A luta intensifica-se nas ruas, os ministros da Guerra e da Marinha estão completamente desorientados, o Palácio das Necessidades começa a ser bombardeado e o Rei em perigo e sem protecção de artilharia que havia sido desviada para fazer frentes aos revolucionários da Rotunda, é aconselhado pelo via telefone pelo presidente do Governo a ir para Mafra, o Rei recusa, mas os áulicos insistem e insistem e o jovem Rei anui. O Rei quase perde a vida quando uma granada é atirada contra o automóvel em que seguia a caminho de Mafra, ainda que não soubessem que nele seguia Dom Manuel II vestido à civil, contrariamente ao que pretendia, pois quis substituir o anterior uniforme de gala e vestir o uniforme de general, mas não o deixaram.
A corveta D. Carlos cai nas mãos dos marinheiros revoltosos, eram 22 horas, a Monarquia caía com as ameaças de bombardeamento das forças monárquicas. Apenas 60 homens perderam a vida nesse dia, o que mostra a insipiência dos combates. Ou melhor a Monarquia não caiu, deixaram-na cair.
‘Os crimes da república, tornados possíveis pela desgraçada incapacidade monárquica e pela indiferença da maioria dos portugueses, estão agora dando o seu fruto, que, quando absolutamente maduro, será a derrocada de tudo! Estamos chegados ao “fim do fim”!’ haveria de escrever S.M.F. El-Rei o Senhor Dom Manuel II de Portugal.
No dia 5 de Outubro de 1910 na varanda da Câmara Municipal de Lisboa José Relvas, acompanhado de por exemplo Inocêncio Camacho, proclama a república diante dos 300 ou 400 maltrapilhos das milícias carbonárias, mas perante a indiferença dos populares que passavam, muitos dos quais nem sabiam o que se tinha passado.
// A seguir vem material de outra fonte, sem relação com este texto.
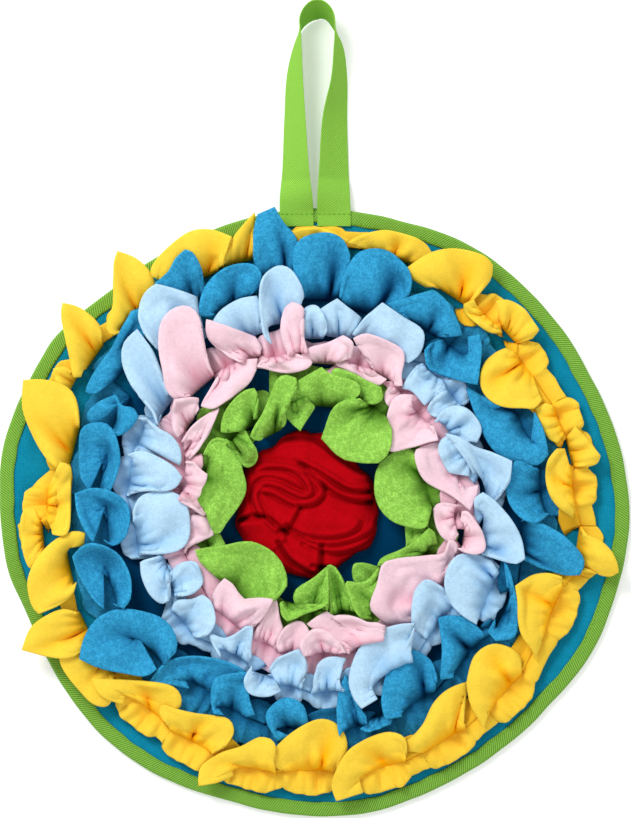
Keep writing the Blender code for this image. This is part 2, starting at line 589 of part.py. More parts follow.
def build_rings():
    """The petal rings: one fleece strip each, its frill flat and its petals laid in order."""
    petals = [petal for ring in RINGS for petal in ring.petals]
    widths = np.concatenate([root_widths(ring.petals) for ring in RINGS])
    grids = []
    for petal, width in zip(petals, widths):
        plan = petal_plan(petal, width, PETAL_COLUMNS, PETAL_ROWS)
        base = seam_height(plan[:, :1])
        height = petal_height(petal, PETAL_COLUMNS, PETAL_ROWS) + base
        grids.append(np.concatenate([plan, height[..., None]], axis=2))
    heights = HeightMap()
    lay_ground(heights)
    for index in laying_order(grids, petals):
        grids[index] = lay(grids[index], heights)
        heights.add(dense(grids[index], 65, 97, side=1)[0])
    first = 0
    for ring in RINGS:
        last = first + len(ring.petals)
        build_ring(ring, grids[first:last])
        first = last


def lay_ground(heights):
    """Enter the rosette, the binding, the loop's ends and the frills in the height map."""
    rosette = dense(rosette_surface(), 200, 500)[0]
    heights.add(rosette - (0.0, 0.0, FLEECE_THICKNESS / 2))
    clock = np.arange(0, 360, 0.25)
    edge = rim_radius(clock)
    top = RIM_RISE + CLOTH_THICKNESS + SEAT_GAP + TAPE_THICKNESS - FLEECE_THICKNESS / 2
    for inset in np.arange(0, BINDING_COVER, 1.0):
        heights.add(np.column_stack([place(clock, edge - inset), np.full(len(clock), top)]))
    for row in (LOOP[0], LOOP[-1]):
        x, y = np.meshgrid(np.arange(-11.5, 12, 0.75) + row.x, np.arange(208, 240, 0.75))
        heights.add(np.stack([x, y, np.full(x.shape, LOOP_REST_HEIGHT)], axis=-1))
    for ring in RINGS:
        seam, outer = ring_seam(ring)
        count = len(PETAL_COLUMNS)
        for start in range(0, len(seam), count):
            grid = np.stack([seam[start:start + count], outer[start:start + count]], axis=1)
            heights.add(dense(grid, 33, 17, side=1)[0])


def build_ring(ring, grids):
    """One ring's strip: frill, seam and petals share their points, then get their wall."""
    seam, outer = ring_seam(ring)
    count, columns = len(seam), len(PETAL_COLUMNS)
    points = [outer, seam]
    faces = grid_faces(count, 2, 0, wrap=True)
    start = 2 * count
    for number, grid in enumerate(grids):
        first = count + number * columns
        rows = grid.transpose(1, 0, 2)[1:]
        points.append(rows.reshape(-1, 3))
        faces += [(first + c, first + c + 1, start + c + 1, start + c)
                  for c in range(columns - 1)]
        faces += grid_faces(columns, len(rows), start)
        start += rows.shape[0] * columns
    new_object(ring.node, np.vstack(points), faces, ring.colour, 0.95, FLEECE_THICKNESS)


def line_distance(points, line):
    """Shortest distance in plan from each point to a line of straight stretches."""
    line = np.asarray(line, dtype=float)
    start, step = line[:-1], line[1:] - line[:-1]
    offset = points[..., None, :] - start
    share = np.clip((offset * step).sum(-1) / (step ** 2).sum(-1), 0.0, 1.0)
    return np.linalg.norm(offset - share[..., None] * step, axis=-1).min(axis=-1)


def rosette_folds():
    """Every fold of the rosette: those of the table and the edges of its coiled layers."""
    clock = np.linspace(*COIL_SWEEP, 12)
    coil = [Fold(COIL_HEIGHT, COIL_MIDDLE + place(clock, np.full(12, radius)))
            for radius in COIL_RADII]
    return list(FOLDS) + coil


def rosette_surface():
    """Top of the rosette, rings x sides x 3, from its edge to near its middle."""
    share = np.linspace(1.0, 0.06, ROSETTE_RINGS)[:, None]
    reach = catmull_rom([(r, r) for r in ROSETTE_REACH], ROSETTE_SIDES, closed=True)[:, 0]
    clock = np.arange(ROSETTE_SIDES) * 360.0 / ROSETTE_SIDES
    plan = ROSETTE_MIDDLE + place(clock, share * reach)
    rise = ROSETTE_EDGE + (ROSETTE_CROWN - ROSETTE_EDGE) * np.sqrt(1 - share ** 2)
    inside = smooth_step((1 - share) / 0.12)
    relief = np.max([fold.height * np.exp(-(line_distance(plan, fold.line) / FOLD_WIDTH) ** 2)
                     for fold in rosette_folds()], axis=0)
    height = CLOTH_THICKNESS + STRIP_SEAT + rise + relief * inside
    return np.concatenate([plan, height[..., None]], axis=2)


def build_rosette():
    """Rosette: gathered fleece layers as one mound, with its folds raised on it."""
    top = rosette_surface()
    foot = top[0].copy()
    foot[:, 2] = CLOTH_THICKNESS + STRIP_SEAT
    rings = np.vstack([foot, top.reshape(-1, 3)])
    faces = grid_faces(ROSETTE_SIDES, ROSETTE_RINGS + 1, 0, wrap=True)
    faces.append(tuple(range(ROSETTE_SIDES)))
    last = ROSETTE_RINGS * ROSETTE_SIDES
    faces.append(tuple(range(last + ROSETTE_SIDES - 1, last - 1, -1)))
    rosette = new_object("rosette_red", rings, faces, ROSETTE_COLOUR, 0.95)
    weld(rosette)


def main():
    """Clear the scene and model the mat."""
    for obj in list(bpy.data.objects):
        bpy.data.objects.remove(obj, do_unlink=True)
    parts = bpy.data.collections.new(OBJECT_NAME)
    bpy.context.scene.collection.children.link(parts)
    build_base()
    build_binding()
    build_loop()
    build_rings()
    build_rosette()


main()
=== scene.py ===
"""Dressed model of the round fleece snuffle mat, laid out as a Blender add-on.

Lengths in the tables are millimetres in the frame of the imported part: origin on the underside
of the cloth at the middle of the mat, +Z up, +Y to the hanging loop. A place on the mat is a
clock angle, in degrees from the loop clockwise seen from above, and a radius.
"""
import math
from typing import NamedTuple

import bmesh
import bpy
import numpy as np
from bpy.props import FloatProperty, FloatVectorProperty, PointerProperty
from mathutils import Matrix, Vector


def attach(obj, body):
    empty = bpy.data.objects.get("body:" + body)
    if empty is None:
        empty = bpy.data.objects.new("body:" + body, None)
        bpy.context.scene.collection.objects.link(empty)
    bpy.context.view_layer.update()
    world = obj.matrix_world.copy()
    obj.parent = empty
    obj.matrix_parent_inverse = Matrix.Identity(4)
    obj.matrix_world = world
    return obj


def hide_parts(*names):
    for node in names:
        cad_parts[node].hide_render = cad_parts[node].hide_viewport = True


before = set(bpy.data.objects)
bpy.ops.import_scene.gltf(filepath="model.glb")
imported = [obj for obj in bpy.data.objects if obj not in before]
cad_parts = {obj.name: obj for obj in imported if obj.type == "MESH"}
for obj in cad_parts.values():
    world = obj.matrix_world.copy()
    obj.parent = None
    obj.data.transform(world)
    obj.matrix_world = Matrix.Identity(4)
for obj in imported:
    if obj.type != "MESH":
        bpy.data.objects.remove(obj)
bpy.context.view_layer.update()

bl_info = {
    "name": "Fleece Snuffle Mat",
    "version": (1, 0, 0),
    "blender": (4, 5, 0),
    "location": "View3D > Sidebar > Snuffle Mat",
    "description": "Makes a round fleece snuffle mat: bound cloth, loop, petal rings, rosette",
    "category": "Object",
}

MM = 0.001
SEED = 17

CLOTH_THICKNESS = 2.5
SEAT_GAP = 0.3            # between pieces that touch
TAPE_THICKNESS = 1.0
BINDING_COVER = 11.0      # how far the binding reaches in from the edge
CLOTH_INSET = 2.2         # of the cloth's edge inside the folded tape
RIM_RISE = TAPE_THICKNESS + SEAT_GAP
BINDING_TOP = RIM_RISE + CLOTH_THICKNESS + SEAT_GAP + TAPE_THICKNESS
MEAN_RIM = 222.0          # radius by which the tape's length is counted
BINDING_CROWN = 0.25      # rise of the folded tape's upper layer at its middle
NOSE_INSET = 0.5          # of the fold's outermost line from the edge
NOSE_LENGTH = 1.9         # of the fold's round part, across the tape
NOSE_START = 3.4          # inset at which the two layers begin to close round
EDGE_WANDER = 0.3
SELVEDGE_WANDER = 0.35
PUCKER = 0.16             # height of the binding's puckers
STITCH_SHARE = 0.74       # of a stitch's length that its thread takes up
STITCH_RISE = 0.30        # of its middle over its holes
STITCH_SINK = 0.12        # of its holes
THREAD_RADIUS = 0.30
SEAM_COUNT_RADIUS = 213   # at which the binding's stitches are counted off
SEAM_INSET = 2.0          # of the seam from the binding's inner edge
SEAM_WANDER = 0.25
RAMP_START = 25.0         # from the edge, where the cloth begins to rise on to the tape
RAMP_END = 13.5
SHADE_START = 42.0        # from the edge, where the cloth's painted shade begins
SHADE_SPAN = 34.0
SWELL = 0.35              # height of the ground cloth's slow swells
SWELL_LIMIT = 0.45
SWELL_SINK = 0.1          # of its upper face, which makes up for them

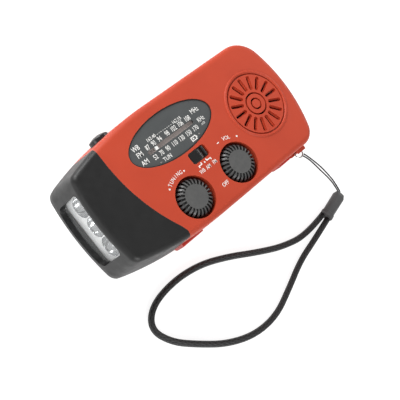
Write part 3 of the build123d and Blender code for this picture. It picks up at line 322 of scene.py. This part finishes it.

Horas após o golpe revolucionário El- Rei Dom Manuel II e último de Portugal, juntamente com Sua augusta Mãe, Avó e restante comitiva de fiéis monárquicos, embarca numa barqueta de pescadores rumo ao Yacht Amélia onde os aguardava o Infante D. Afonso de Bragança. O Rei deposto, mas que ainda não se dera por vencido olha o mar de frente, sem se despedir da Terra Portugal, que não imaginava, ainda, não voltaria a ver. Julgava ir para o Porto onde organizaria a resposta monárquica ao coup, mas pouco depois o comandante do navio, ‘para segurança de Sua Majestade’, recusa essa responsabilidade até porque dizem recebera ordens do presidente do Governo para rumar a Gibraltar, mas que parece mais um repentinamente convertido em republicano, seguindo a onda de adesivismo que se seguiu, maculando-se assim com um acto de Traição e Crime de Lesa-majestade. Os italianos recolheram a Rainha Dona Maria Pia e depois, já em Gibraltar, El-Rei Dom Manuel II e a Rainha Dona Amélia embarcariam no iate particular do seu primo George V, o Rei-Imperador do Reino Unido e do Império Britânico, rumando o último Rei de Portugal exilado para Inglaterra.
‘A situação de Portugal, proclamada a República, é a de uma multidão amorfa de pobres-diabos, governada por uma minoria violenta de malandros e de comilões. O constitucionalismo republicano, para o descrever com brandura, foi uma orgia lenta de bandidos estúpidos.’, Fernando Pessoa, monárquico convicto traçou assim, depois, na sua forma única, o retrato do novo regime.